Stated problem: Set down exactly, please, each line from the one containing "2), round(arm_z, 2))" through the one containing "low, high = Vector((1e9,)", both lines included, and no other line.

Data for this exercise:
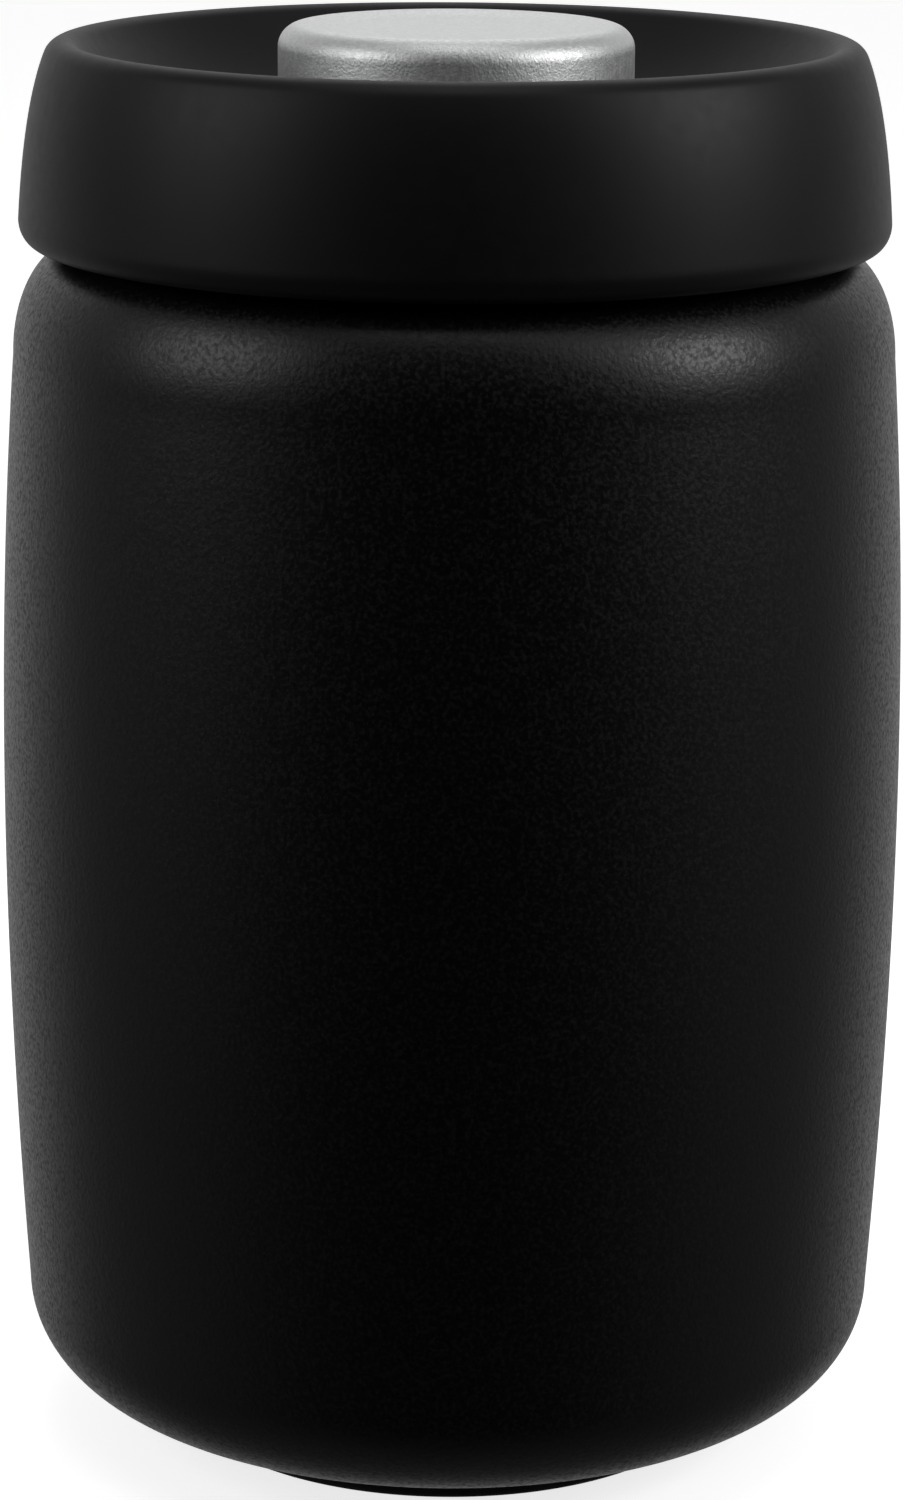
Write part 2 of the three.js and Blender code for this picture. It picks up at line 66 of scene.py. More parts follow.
def node_middle(node):
    """Where a CAD node that stands off the axis has its own axis, in millimetres."""
    low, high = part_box(node)
    return (low.x + high.x) / 2 / MM, (low.y + high.y) / 2 / MM


# ---- outlines ----
def arc(r, z, across, up, start, end, steps):
    """Points along an ellipse, angles in degrees from the outward direction."""
    angles = [radians(start + (end - start) * i / steps) for i in range(steps + 1)]
    return [(r + across * cos(a), z + up * sin(a)) for a in angles]


def bezier(a, b, c, d, steps):
    """Points along a cubic Bezier curve."""
    points = []
    for i in range(steps + 1):
        t = i / steps
        u = 1 - t
        weights = (u * u * u, 3 * u * u * t, 3 * u * t * t, t * t * t)
        points.append(tuple(sum(w * p[k] for w, p in zip(weights, (a, b, c, d))) for k in (0, 1)))
    return points


def eased(corners, closed=False, steps=4):
    """An outline from corners (radius, height, rounding): each corner is rounded by its own rounding."""
    outline = []
    last = len(corners) - 1
    for i, (r, z, rounding) in enumerate(corners):
        here = Vector((r, z))
        if rounding == 0 or (not closed and i in (0, last)):
            outline.append((r, z))
            continue
        back = Vector(corners[i - 1][:2]) - here
        ahead = Vector(corners[(i + 1) % len(corners)][:2]) - here
        half = back.angle(ahead) / 2
        reach = min(rounding / tan(half), 0.49 * back.length, 0.49 * ahead.length)
        middle = (back.normalized() + ahead.normalized()).normalized()
        centre = here + middle * (reach / cos(half))
        first = here + back.normalized() * reach - centre
        second = here + ahead.normalized() * reach - centre
        sweep = first.angle(second)
        for k in range(steps + 1):
            t = k / steps
            blended = (sin((1 - t) * sweep) * first + sin(t * sweep) * second) / sin(sweep)
            outline.append(tuple(centre + blended))
    return outline


def beside(points, distance):
    """A line of points moved sideways, to the right of the way it runs."""
    moved = []
    for i, (r, z) in enumerate(points):
        before = Vector(points[max(i - 1, 0)])
        after = Vector(points[min(i + 1, len(points) - 1)])
        along = (after - before).normalized()
        moved.append((r + along.y * distance, z - along.x * distance))
    return moved


# ---- meshes ----
def new_object(name, mesh):
    piece = bpy.data.objects.new(name, mesh)
    bpy.context.scene.collection.objects.link(piece)
    return piece


def lathe_mesh(name, outline, closed=False, flats=FLATS, place=(0, 0)):
    """A mesh turned about an upright axis at place. The outline ends on the axis or closes on itself."""
    points = [outline[0]]
    for point in outline[1:]:
        if (Vector(point) - Vector(points[-1])).length > 1e-4:
            points.append(point)
    bm = bmesh.new()
    rings = []
    for r, z in points:
        if r < 1e-6:
            rings.append([bm.verts.new((place[0] * MM, place[1] * MM, z * MM))] * flats)
            continue
        ring = []
        for i in range(flats):
            angle = 2 * pi * i / flats
            x = place[0] + r * cos(angle)
            y = place[1] + r * sin(angle)
            ring.append(bm.verts.new((x * MM, y * MM, z * MM)))
        rings.append(ring)
    pairs = list(zip(rings, rings[1:]))
    if closed:
        pairs.append((rings[-1], rings[0]))
    for low, high in pairs:
        for i in range(flats):
            j = (i + 1) % flats
            corners = []
            for vert in (low[i], low[j], high[j], high[i]):
                if vert not in corners:
                    corners.append(vert)
            if len(corners) > 2:
                bm.faces.new(corners)
    mesh = bpy.data.meshes.new(name)
    bm.to_mesh(mesh)
    bm.free()
    return mesh


def smooth(piece, angle=40):
    """Smooth shading with edges sharper than angle kept crisp."""
    piece.data.shade_smooth()
    piece.data.set_sharp_from_angle(angle=radians(angle))


def settle(piece, material, body, nodes=()):
    """Give a finished piece its material, body and the CAD nodes it stands for."""
    piece.data.materials.clear()
    piece.data.materials.append(material)
    smooth(piece)
    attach(piece, body)
    if nodes:
        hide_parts(*nodes)
    return piece


def cut_with(piece, cutter):
    """Cut one closed mesh from another, and drop the cutter."""
    modifier = piece.modifiers.new("cut", "BOOLEAN")
    modifier.operation = "DIFFERENCE"
    modifier.solver = "EXACT"
    modifier.object = cutter
    depsgraph = bpy.context.evaluated_depsgraph_get()
    result = bpy.data.meshes.new_from_object(piece.evaluated_get(depsgraph))
    piece.modifiers.clear()
    old = piece.data
    piece.data = result
    result.name = old.name
    bpy.data.meshes.remove(old)
    bpy.data.objects.remove(cutter)


def drills(name, places, radius, bottom, top, flats=24):
    """One mesh of upright round bars, to cut holes with."""
    bm = bmesh.new()
    for x, y in places:
        outline = [(0, bottom), (radius, bottom), (radius, top), (0, top)]
        mesh = lathe_mesh(name + "_bar", outline, flats=flats, place=(x, y))
        bm.from_mesh(mesh)
        bpy.data.meshes.remove(mesh)
    joined = bpy.data.meshes.new(name)
    bm.to_mesh(joined)
    bm.free()
    return new_object(name, joined)


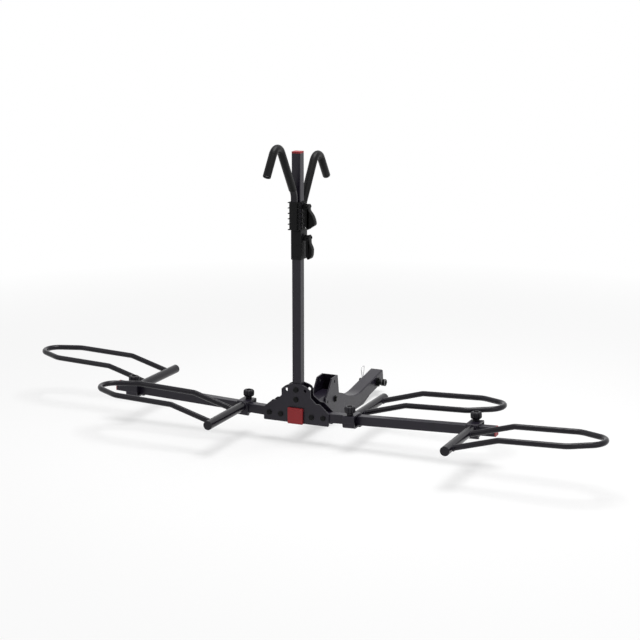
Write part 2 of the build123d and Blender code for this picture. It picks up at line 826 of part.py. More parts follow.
def hook(facing, step, name):
    """Front (-1) or rear (1) hook, lowered by step."""
    bend = (facing * stem_offset, hook_bend_z - step)
    apex = (bend[0] + facing * hook_apex_out, bend[1] + hook_apex_up)
    tip = (apex[0] + facing * hook_tip_out, apex[1] - hook_tip_down)
    tip_length = sqrt(hook_tip_out**2 + hook_tip_down**2)
    rod_share = 1 - rod_recess / tip_length
    rod_tip = (
        apex[0] + facing * hook_tip_out * rod_share,
        apex[1] - hook_tip_down * rod_share,
    )
    lean = (facing * sin(radians(hook_lean)), cos(radians(hook_lean)))
    stem_length = sleeve_start - sleeve_gap
    rod_start = stem_length - rod_in_stem
    stem_bottom = (upper_head_bottom if facing < 0 else lower_head_bottom) + stem_inset
    with BuildPart() as bar:
        with BuildLine(rack_side) as stem_line:
            FilletPolyline(
                (bend[0], stem_bottom),
                bend,
                (bend[0] + stem_length * lean[0], bend[1] + stem_length * lean[1]),
                radius=hook_bend_radius,
            )
        with BuildSketch(Plane(origin=stem_line.line @ 0, x_dir=(1, 0, 0), z_dir=stem_line.line % 0)):
            Rectangle(stem_width, stem_thickness)
        sweep()
        with BuildLine(rack_side) as rod_line:
            FilletPolyline(
                (bend[0] + rod_start * lean[0], bend[1] + rod_start * lean[1]),
                apex,
                rod_tip,
                radius=hook_apex_radius,
            )
        with BuildSketch(Plane(origin=rod_line.line @ 0, z_dir=rod_line.line % 0)):
            Circle(hook_rod_diameter / 2)
        sweep()
    finish(bar, f"{name}_hook_bar")

    with BuildPart() as sleeve:
        with BuildLine(rack_side) as sleeve_line:
            FilletPolyline(
                (bend[0] + sleeve_start * lean[0], bend[1] + sleeve_start * lean[1]),
                apex,
                tip,
                radius=hook_apex_radius,
            )
        with BuildSketch(Plane(origin=sleeve_line.line @ 0, z_dir=sleeve_line.line % 0)):
            Circle(sleeve_diameter / 2)
            Circle((hook_rod_diameter + sleeve_bore_play) / 2, mode=Mode.SUBTRACT)
        sweep()
    finish(sleeve, f"{name}_hook_sleeve")


hook_lean = Vector(0, 1).get_angle(Vector(hook_apex_out, hook_apex_up))
hook(-1, 0.0, "front")
hook(1, hook_step, "rear")


# Clamps, each with its cross tube, hoop and knob

def clamp(name, side, along, flip):
    """One wheel holder on an arm. Local y runs towards the hoop and is turned by flip."""
    base = arm_plane(side, along)
    end_view = across(base)
    half = clamp_width / 2
    arm_half = arm_size / 2 + slide_gap
    lid = arm_half + clamp_sheet

    def outline(points):
        return [(flip * y, z) for y, z in points]

    def bend(piece, y, z, radius):
        """Round the edge along the arm that passes through a point of the end view."""
        spot = end_view.from_local_coords((flip * y, z, 0))
        fillet(piece.edges().sort_by_distance(spot)[0], radius)

    with BuildPart() as upper_jaw:
        with BuildSketch(end_view):
            Polygon(*outline([
                (-clamp_front, lid), (lid, lid), (lid, -lid - clamp_sheet),
                (lid - toe_length - clamp_sheet, -lid - clamp_sheet),
                (lid - toe_length - clamp_sheet, -lid), (arm_half, -lid), (arm_half, arm_half),
                (-clamp_front + clamp_sheet, arm_half), (-clamp_front + clamp_sheet, -jaw_split),
                (-clamp_front, -jaw_split),
            ]), align=None)
        extrude(amount=half, both=True)
        bend(upper_jaw, -clamp_front, lid, clamp_bend)
        bend(upper_jaw, lid, lid, clamp_bend)
        bend(upper_jaw, lid, -lid - clamp_sheet, clamp_bend)
        with BuildSketch(base):
            with Locations((0, -flip * knob_offset)):
                Circle(stud_diameter / 2 + stud_hole_play)
        extrude(amount=2 * lid, mode=Mode.SUBTRACT)
    finish(upper_jaw, f"{name}_upper_jaw")

    with BuildPart() as lower_jaw:
        with BuildSketch(end_view):
            Polygon(*outline([
                (-clamp_front, -jaw_split), (-clamp_front, -lid), (arm_half, -lid),
                (arm_half, -arm_half), (-clamp_front + clamp_sheet, -arm_half),
                (-clamp_front + clamp_sheet, -jaw_split),
            ]), align=None)
        extrude(amount=half, both=True)
        bend(lower_jaw, -clamp_front, -lid, jaw_front_bend)
        bend(lower_jaw, -clamp_front + clamp_sheet, -arm_half, jaw_front_bend - clamp_sheet)
        with BuildSketch(base):
            with Locations((0, -flip * knob_offset)):
                Circle(stud_diameter / 2 + stud_hole_play)
        extrude(amount=-2 * lid, mode=Mode.SUBTRACT)
    finish(lower_jaw, f"{name}_lower_jaw")

    with BuildPart() as weld_nut:
        with BuildSketch(base.offset(-arm_half)):
            with Locations((0, -flip * knob_offset)):
                RegularPolygon(weld_nut_across / 2 / cos(radians(30)), 6)
                Circle(stud_diameter / 2 + bearing_play, mode=Mode.SUBTRACT)
        extrude(amount=weld_nut_height)
    finish(weld_nut, f"{name}_weld_nut")

    tube_radius = cross_tube_diameter / 2
    with BuildPart() as cross_tube:
        with BuildSketch(upright(base, flip * lid)):
            with Locations((0, cross_tube_rise)):
                Circle(tube_radius)
        extrude(amount=-flip * (cross_tube_end - lid))
        with BuildSketch(upright(base, flip * lid)):
            with Locations((0, cross_tube_rise)):
                Circle(tube_radius - cross_tube_wall)
        extrude(amount=-flip * (cross_tube_end - lid - cross_tube_wall), mode=Mode.SUBTRACT)
    finish(cross_tube, f"{name}_cross_tube")

    middle = (rod_inner_y + rod_outer_y) / 2
    half_gap = (rod_outer_y - rod_inner_y) / 2
    nose = radians(hoop_nose_angle)
    nose_centre = (hoop_level_end * sin(nose) + half_gap * cos(nose) - hoop_nose_radius) / sin(nose)
    nose_tip = nose_centre + hoop_nose_radius / sin(nose)
    with BuildPart() as hoop_rod:
        with BuildLine(base) as hoop_line:
            FilletPolyline(
                (tube_radius - rod_sink, flip * (middle - half_gap), cross_tube_rise),
                (hoop_kink_at, flip * (middle - half_gap), hoop_rise),
                (hoop_level_end, flip * (middle - half_gap), hoop_rise),
                (nose_tip, flip * middle, hoop_rise),
                (hoop_level_end, flip * (middle + half_gap), hoop_rise),
                (hoop_kink_at, flip * (middle + half_gap), hoop_rise),
                (tube_radius - rod_sink, flip * (middle + half_gap), cross_tube_rise),
                radius=[hoop_bend_radius, hoop_side_radius, hoop_nose_radius, hoop_side_radius,
                        hoop_bend_radius],
            )
        with BuildSketch(Plane(origin=hoop_line.line @ 0, z_dir=hoop_line.line % 0)):
            Circle(rod_diameter / 2)
            Circle(rod_diameter / 2 - rod_wall, mode=Mode.SUBTRACT)
        sweep()
        with BuildSketch(upright(base, flip * lid)):
            with Locations((0, cross_tube_rise)):
                Circle(tube_radius)
        extrude(amount=-flip * (cross_tube_end - lid), mode=Mode.SUBTRACT)
    finish(hoop_rod, f"{name}_hoop")

    knob_base = base.offset(lid + knob_gap)
    with BuildPart() as knob:
        with BuildSketch(knob_base):
            with Locations((0, -flip * knob_offset)):
                Circle(knob_neck_diameter / 2)
        extrude(amount=knob_neck_height)
        with BuildSketch(knob_base.offset(knob_neck_height)):
            with Locations((0, -flip * knob_offset)):
                Circle(knob_diameter / 2)
                with PolarLocations(knob_diameter / 2 + knob_flute_out, knob_lobes):
                    Circle(knob_flute_diameter / 2, mode=Mode.SUBTRACT)
        extrude(amount=knob_height)
        fillet(knob.faces().sort_by(Axis.Z)[-1].edges(), knob_dome)
        with BuildSketch(knob_base.offset(knob_neck_height + knob_height)):
            with Locations((0, -flip * knob_offset)):
                Circle(knob_recess_diameter / 2)
        extrude(amount=-knob_recess_depth, mode=Mode.SUBTRACT)
        with BuildSketch(knob_base):
            with Locations((0, -flip * knob_offset)):
                Circle(stud_diameter / 2)
        extrude(amount=knob_neck_height + knob_height / 2, mode=Mode.SUBTRACT)
    finish(knob, f"{name}_knob")

    with BuildPart() as stud:
        with BuildSketch(base.offset(-lid)):
            with Locations((0, -flip * knob_offset)):
                Circle(stud_diameter / 2)
        extrude(amount=2 * lid + knob_gap + knob_neck_height + knob_height / 2)
    finish(stud, f"{name}_knob_stud")


clamp("left_outer", -1, outer_clamp_at, -1)
clamp("left_inner", -1, inner_clamp_at, 1)
clamp("right_inner", 1, inner_clamp_at, 1)
clamp("right_outer", 1, outer_clamp_at, -1)

print("arm centre line from the hitch pin:", round(arm_y, 2), round(arm_z, 2))
print("tilt pivot:", round(pivot_y, 2), round(pivot_z, 2))
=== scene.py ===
import json
from math import atan2, cos, hypot, pi, radians, sin, tan

import bmesh
import bpy
from bpy.props import FloatProperty, FloatVectorProperty, IntProperty, PointerProperty
from mathutils import Matrix, Vector


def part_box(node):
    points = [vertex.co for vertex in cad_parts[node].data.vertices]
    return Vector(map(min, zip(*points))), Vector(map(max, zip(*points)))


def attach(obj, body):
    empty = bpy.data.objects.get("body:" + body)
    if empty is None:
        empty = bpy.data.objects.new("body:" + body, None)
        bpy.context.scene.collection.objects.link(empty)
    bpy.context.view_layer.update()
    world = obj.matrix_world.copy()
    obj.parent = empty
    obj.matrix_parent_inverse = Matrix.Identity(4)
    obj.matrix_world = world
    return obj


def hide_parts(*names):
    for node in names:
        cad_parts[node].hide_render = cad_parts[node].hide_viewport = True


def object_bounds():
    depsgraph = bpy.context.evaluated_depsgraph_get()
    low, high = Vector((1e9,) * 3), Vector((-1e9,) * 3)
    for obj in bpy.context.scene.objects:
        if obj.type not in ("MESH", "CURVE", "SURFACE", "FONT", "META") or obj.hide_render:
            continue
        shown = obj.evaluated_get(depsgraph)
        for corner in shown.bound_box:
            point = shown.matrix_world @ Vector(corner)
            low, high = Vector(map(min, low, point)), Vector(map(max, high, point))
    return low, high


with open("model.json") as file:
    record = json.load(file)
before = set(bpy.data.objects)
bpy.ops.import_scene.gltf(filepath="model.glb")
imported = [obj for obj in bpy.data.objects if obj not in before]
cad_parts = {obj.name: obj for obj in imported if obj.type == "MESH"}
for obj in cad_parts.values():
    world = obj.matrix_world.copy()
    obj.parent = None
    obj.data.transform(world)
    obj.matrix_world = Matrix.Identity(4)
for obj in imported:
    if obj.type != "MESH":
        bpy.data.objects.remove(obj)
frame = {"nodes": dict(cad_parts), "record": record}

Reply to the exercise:
print("arm centre line from the hitch pin:", round(arm_y, 2), round(arm_z, 2))
print("tilt pivot:", round(pivot_y, 2), round(pivot_z, 2))
=== scene.py ===
import json
from math import atan2, cos, hypot, pi, radians, sin, tan

import bmesh
import bpy
from bpy.props import FloatProperty, FloatVectorProperty, IntProperty, PointerProperty
from mathutils import Matrix, Vector


def part_box(node):
    points = [vertex.co for vertex in cad_parts[node].data.vertices]
    return Vector(map(min, zip(*points))), Vector(map(max, zip(*points)))


def attach(obj, body):
    empty = bpy.data.objects.get("body:" + body)
    if empty is None:
        empty = bpy.data.objects.new("body:" + body, None)
        bpy.context.scene.collection.objects.link(empty)
    bpy.context.view_layer.update()
    world = obj.matrix_world.copy()
    obj.parent = empty
    obj.matrix_parent_inverse = Matrix.Identity(4)
    obj.matrix_world = world
    return obj


def hide_parts(*names):
    for node in names:
        cad_parts[node].hide_render = cad_parts[node].hide_viewport = True


def object_bounds():
    depsgraph = bpy.context.evaluated_depsgraph_get()
    low, high = Vector((1e9,) * 3), Vector((-1e9,) * 3)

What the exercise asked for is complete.